§ **Exercise prompt**
Look below. Copy each line that has "materials" in it.

════════════════════

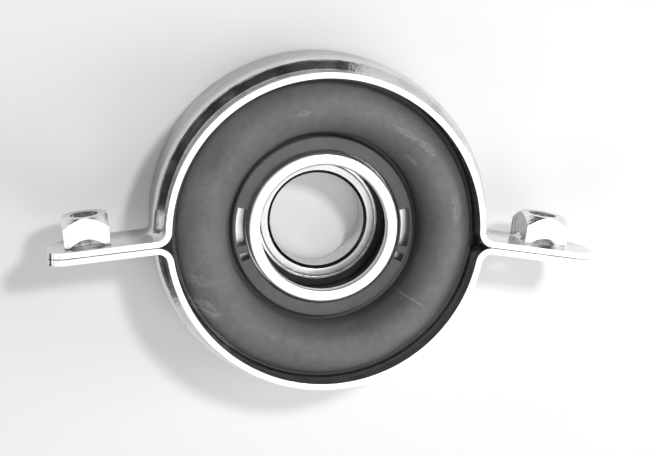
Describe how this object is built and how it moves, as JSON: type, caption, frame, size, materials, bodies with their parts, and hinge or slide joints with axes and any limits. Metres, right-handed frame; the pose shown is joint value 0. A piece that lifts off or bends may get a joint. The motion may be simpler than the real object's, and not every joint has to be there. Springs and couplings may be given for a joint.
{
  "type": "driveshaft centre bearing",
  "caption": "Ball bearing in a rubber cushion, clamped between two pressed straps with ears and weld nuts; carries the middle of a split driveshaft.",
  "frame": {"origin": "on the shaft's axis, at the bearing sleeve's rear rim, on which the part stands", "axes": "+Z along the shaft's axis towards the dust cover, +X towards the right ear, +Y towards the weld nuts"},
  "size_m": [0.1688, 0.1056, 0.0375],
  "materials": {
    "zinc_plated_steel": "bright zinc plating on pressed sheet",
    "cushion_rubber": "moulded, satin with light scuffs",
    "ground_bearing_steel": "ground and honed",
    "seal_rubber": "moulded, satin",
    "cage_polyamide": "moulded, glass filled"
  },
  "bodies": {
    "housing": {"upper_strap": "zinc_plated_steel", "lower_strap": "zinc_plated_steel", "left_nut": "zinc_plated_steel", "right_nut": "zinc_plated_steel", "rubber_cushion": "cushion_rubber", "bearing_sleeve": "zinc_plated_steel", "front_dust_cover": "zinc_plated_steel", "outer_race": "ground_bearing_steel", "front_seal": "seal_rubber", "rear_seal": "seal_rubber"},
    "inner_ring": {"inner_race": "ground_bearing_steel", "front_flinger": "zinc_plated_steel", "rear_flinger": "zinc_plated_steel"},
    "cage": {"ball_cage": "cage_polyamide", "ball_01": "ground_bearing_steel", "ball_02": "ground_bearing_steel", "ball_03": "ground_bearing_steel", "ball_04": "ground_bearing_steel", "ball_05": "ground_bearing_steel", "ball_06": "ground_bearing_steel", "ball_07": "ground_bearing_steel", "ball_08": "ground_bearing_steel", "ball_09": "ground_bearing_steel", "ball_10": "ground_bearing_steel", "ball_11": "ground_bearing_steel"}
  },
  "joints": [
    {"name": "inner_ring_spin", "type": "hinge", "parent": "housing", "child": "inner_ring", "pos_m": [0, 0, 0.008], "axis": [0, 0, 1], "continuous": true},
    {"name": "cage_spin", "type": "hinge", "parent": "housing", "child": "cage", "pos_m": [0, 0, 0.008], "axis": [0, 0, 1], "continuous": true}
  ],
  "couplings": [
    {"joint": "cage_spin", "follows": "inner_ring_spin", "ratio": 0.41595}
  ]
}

════════════════════

§ **Worked answer**
Describe how this object is built and how it moves, as JSON: type, caption, frame, size, materials, bodies with their parts, and hinge or slide joints with axes and any limits. Metres, right-handed frame; the pose shown is joint value 0. A piece that lifts off or bends may get a joint. The motion may be simpler than the real object's, and not every joint has to be there. Springs and couplings may be given for a joint.
  "materials": {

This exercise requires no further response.